In considering such a petition, the Court is required to determine whether there is reasonable cause to believe that an unfair labor practice has been committed and, if so, whether the requested relief is just and proper. Kaynard v. Mego Corp., 633 F.2d 1026, 1033 (2d Cir.1980). With respect to whether there is reasonable cause to believe that an unfair labor practice has been committed, petitioner "is not required to show that an unfair labor practice occurred or that the precedents governing the case are in perfect harmony, but only that there is `reasonable cause to believe that a Board decision finding an unfair labor practice will be enforced by a Court of Appeals.'" Id. at 1033, quoting McLeod v. Business Machine and Office Appliance Mechanics Conference Board, 300 F.2d 237, 242, n. 17 (2d Cir.1962). The reasonable cause requirement is satisfied where the Board has come forward with evidence "sufficient to spell out a likelihood of violation." Danielson v. Joint Board of Coat, Suit and Allied Garment Workers' Union, 494 F.2d 1230, 1243 (2d Cir.1974). In reviewing the facts, the court need not resolve conflicting evidence if facts exist which could support the Board's theory. The Board's version of the facts "should be given the benefit of the doubt." Seeler v. The Trading Port, 517 F.2d 33, 37 (2d Cir.1975). Regarding the law, unless the court is convinced that the legal position of the Board is wrong, a finding of reasonable cause must ensue. Kaynard at 1033.

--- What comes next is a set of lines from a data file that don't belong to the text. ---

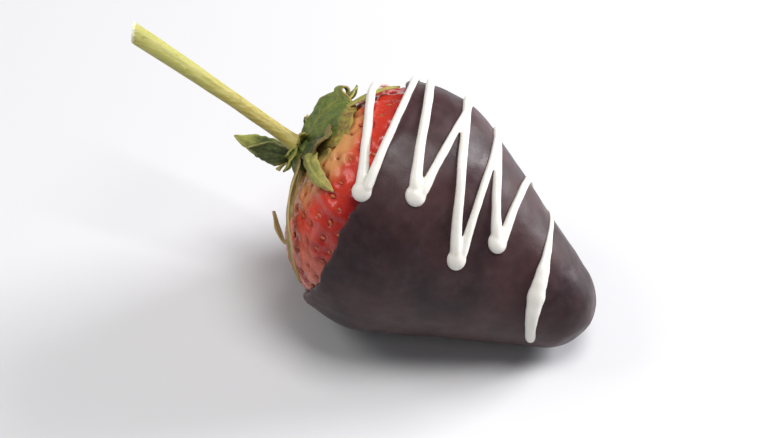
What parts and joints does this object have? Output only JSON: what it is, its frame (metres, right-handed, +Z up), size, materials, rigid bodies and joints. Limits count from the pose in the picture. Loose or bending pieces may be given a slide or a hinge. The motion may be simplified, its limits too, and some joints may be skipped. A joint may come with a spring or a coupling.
{
  "type": "chocolate coated strawberry",
  "caption": "Large strawberry with its leafy cap and long stalk, dipped in dark chocolate up to a slanting rim and drizzled with a white zigzag, lying on its side.",
  "frame": {"origin": "middle of the small flat spot of the chocolate on which the strawberry rests", "axes": "+Z up; +X the way the nose points, seen from above, with the stalk towards -X; +Y away from the side on which the drizzle's fat drops hang"},
  "size_m": [0.0792, 0.0394, 0.0408],
  "materials": {
    "berry_red": null,
    "dark_chocolate": null,
    "sepal_green": null,
    "stem_green": null,
    "white_chocolate": null
  },
  "bodies": {
    "root": {"berry": "berry_red", "chocolate_coat": "dark_chocolate", "calyx_hub": "sepal_green", "sepal_01": "sepal_green", "sepal_02": "sepal_green", "sepal_03": "sepal_green", "sepal_04": "sepal_green", "sepal_05": "sepal_green", "sepal_06": "sepal_green", "sepal_07": "sepal_green", "sepal_08": "sepal_green", "sepal_09": "sepal_green", "sepal_10": "sepal_green", "stem": "stem_green", "white_drizzle": "white_chocolate"}
  },
  "joints": []
}
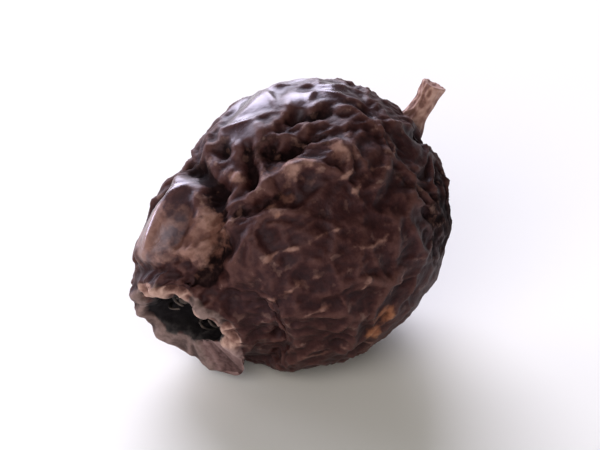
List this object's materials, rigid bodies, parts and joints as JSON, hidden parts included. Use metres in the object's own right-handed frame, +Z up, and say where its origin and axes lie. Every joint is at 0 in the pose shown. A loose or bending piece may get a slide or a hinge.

Injunctive relief under section 10(j) is "just and proper" where serious and pervasive unfair labor practices threaten to render the board's process totally ineffective by precluding a meaningful final remedy or where interim relief is the only effective means to preserve or restore the status quo as it existed before the onset of the violations. Kaynard at 1034; Seeler at 38. In reviewing an application for injunctive relief the court must consider general equitable criteria such as whether irreparable injury may result in the absence of an injunction, Kaynard at 1033, and whether a balancing of the hardships supports an injunction. Ahearn v. House of the Good Samaritan, 884 F.Supp. 654, 661 (N.D.N.Y.1995).

REASONABLE CAUSE

At all material times respondent has been engaged in producing air conditioning products in Syracuse, New York.1 At all material times, the union has been the designated exclusive collective-bargaining representative of certain employees at respondent's four Syracuse, New York plants (known as TR-1, TR-2, TR-3 and TR-20) for the purposes of collective bargaining with respect to rates of pay, wages, hours of employment, and other terms and conditions...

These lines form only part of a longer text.